Lowry’s job, broadly defined, is to give the Raptors whatever they need whenever they need it most. In Game 3, what the Raptors needed most was a reminder that there was no way in hell they should lose a game to Stephen Curry and His Lovely Collection of Well-Meaning Friends—that the Raptors were better, full stop, and could prove it through the judicious application of ass-kicking force. So there was Lowry, driving into Livingston to draw a foul on the first possession and get some free points fast. There was Lowry, working to make Curry as uncomfortable as he could until he handed the defensive task off to VanVleet, who has excelled in that capacity.
There was Lowry, stepping in front of Quinn Cook to draw an offensive foul and wipe away a Steph 3 that would’ve cut Toronto’s lead to four points late in the second quarter. There was Lowry, hitting shot after shot that kept the Raptors’ lead in double figures—a 3 off a Serge Ibaka kickout and a driving layup in the final minute before halftime, another triple off a Marc Gasol feed with just more than eight minutes to go in the third, a big stepback 3 with 7:33 to go in regulation—or making the extra pass to an in-rhythm scorer for a basket that kept Golden State at arm’s length.
“Every time we needed a bucket, he gave us one. Every time they made a run, he had an answer,” VanVleet said. “Kyle was unbelievable.”

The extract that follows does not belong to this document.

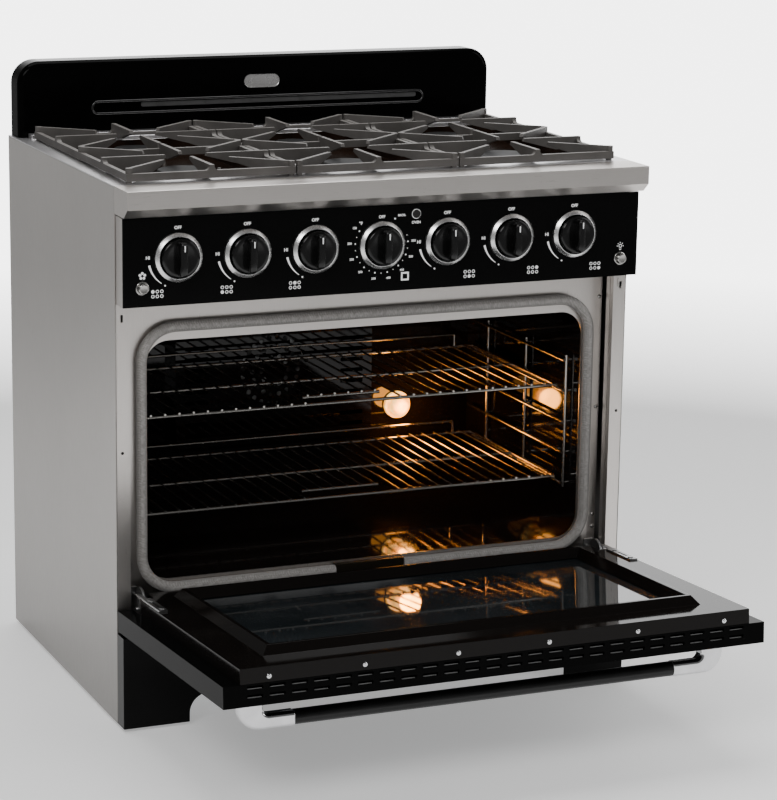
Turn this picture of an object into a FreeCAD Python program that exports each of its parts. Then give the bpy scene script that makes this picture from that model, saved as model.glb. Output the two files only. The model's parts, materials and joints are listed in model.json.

There was Lowry, diving into the front row to try to save a possession with a 10-point lead early in the fourth quarter … and, unfortunately, getting shoved by a fan as he tried to make his way back to the court. (“There’s no place for that,” Lowry said after the game. “He had no reason to touch me. He had no reason to reach over two seats and then say some vulgar language to me. There’s no place for people like that in our league, and hopefully he never comes back to an NBA game.”) There was Lowry, tracking back in transition after a turnover and slowing up Draymond Green just enough to give Ibaka the chance to get back into the play and block Green’s would-be dunk.
In the biggest game in Raptors history and the biggest game of his career—until the next one, at least, because they just keep getting bigger and bigger when you get to June—there was Lowry, doing it all and then some. Squint a little, and you can see it as a validation of 13 years spent specializing in all those little things that aren’t so little—a benediction for a career come by honestly, and the hard way. And this time, Lowry won.
“I think, historically speaking, in the playoffs when he plays well, they usually go,” Curry said. “We got to do something about it.”
He’s not the best player on his team these days, or the best point guard in this series. But Kyle Lowry can still take control of a game with both hands, and Toronto wouldn’t be two wins away from the NBA championship without him.